When C ≪ 1 (very weak feedback regime), the output waveform is represented by a sine function as in classical interferometry. In this regime the laser behavior is \\quite unperturbed with respect to isolated laser operations, and the symmetry of the waveform requires the duplication of the measurement channel in order to recover the direction of target displacement. With reference to the oscilloscope waveforms produced during a linear displacement of the target and reported in Figure 2(b), when 0.1 < C < 1 (weak feedback regime), the waveform becomes progressively distorted as C approaches unity, with an asymmetry related to the direction of motion of the external reflector, until for 1 < C < 4.6 (moderate feedback regime), the laser becomes bi-stable and the waveform is visibly sawtooth-like, with abrupt switches every time the phase changes by 2π. Lastly, for C > 4.6 (strong feedback regime, not represented in Figure 2(b), the system becomes multi-stable and the waveform collapses to a very noisy one [15].

On the basis of the above classification, operation in the moderate feedback regime represents the most convenient solution for displacement measurements along the longitudinal x-axis, since the module of the displacement can be simply recovered by the count of the total number of produced fringes, whereas the direction of displacement can be recovered via the sign of the sharp transitions of the sawtooth-like signal. In more detail, the standard analysis in the self-mixing configuration consists of the AC signal amplification by a trans-impedance amplifier, followed by the time-derivation of the output signal, which converts the sawtooth-like fringes in a series of positive and negative spikes, whose sign depends on the direction of the motion of the target. Finally, the net number of counts N = N₊ - N_-, given by the algebraic sum of the positive (N₊) /negative (N_-) counts, returns the linear displacement Δx as: (2) Δ x = N ⋅ λ / 2where N and λ are the net number of fringes and the wavelength of the laser.

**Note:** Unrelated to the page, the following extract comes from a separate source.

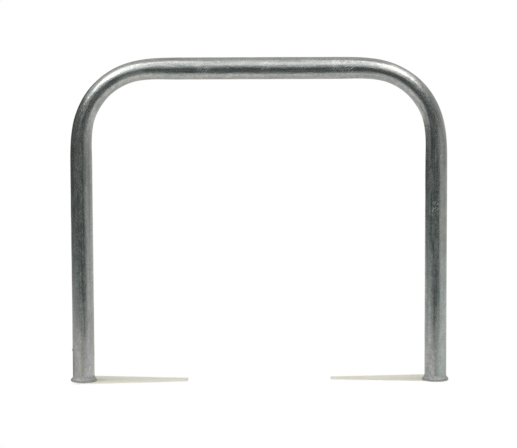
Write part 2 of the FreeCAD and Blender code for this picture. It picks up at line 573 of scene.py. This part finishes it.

A great variety of theoretical investigations and experimental improvements have been developed on this subject during the last twenty years. However, almost all of them take into account collimated laser beams [16-20], which, as we are going to demonstrate in the following, impose substantial limitations on applications of LSM to real world environments.

Since a collimated laser beam will bounce back and forth along the external cavity without significant power loss, a reduction of the feedback power in order to satisfy the moderate feedback condition is often needed. Different approaches have already been used, e.g. the insertion of an optical attenuator in the external cavity or the adoption of a weakly diffusive target. However, the solutions adopted so far always introduce a fixed attenuation irrespective of the target distance x. Being C directly proportional to x, the system will necessarily cross the upper threshold C = 4.6 for long enough cavities, thereby becoming unstable and limiting the useful measurement range to the condition x_max/x_min = 4.6. The longest reported linear measurement range, achieved without any change of experimental conditions (optics alignment, feedback attenuation, etc.), is Δx = 1.2 m [21].

At variance to this approach, we exploit an alternative one [22], which consists of the reduction of the feedback power by inserting power losses that are dependent on the external cavity length, thus balancing the linear increase of the feedback parameter C. The easiest way to achieve length-dependent losses consists of using a slight divergent laser beam. In this context, the plane wave approximation is firmly unable to correctly model the operation of LSM displacement sensors when the laser beam is not perfectly collimated. To counter this problem, we exploited the ABCD matrix formalism to develop a simulation model of the laser/mirror interaction in the Gaussian beam approximation.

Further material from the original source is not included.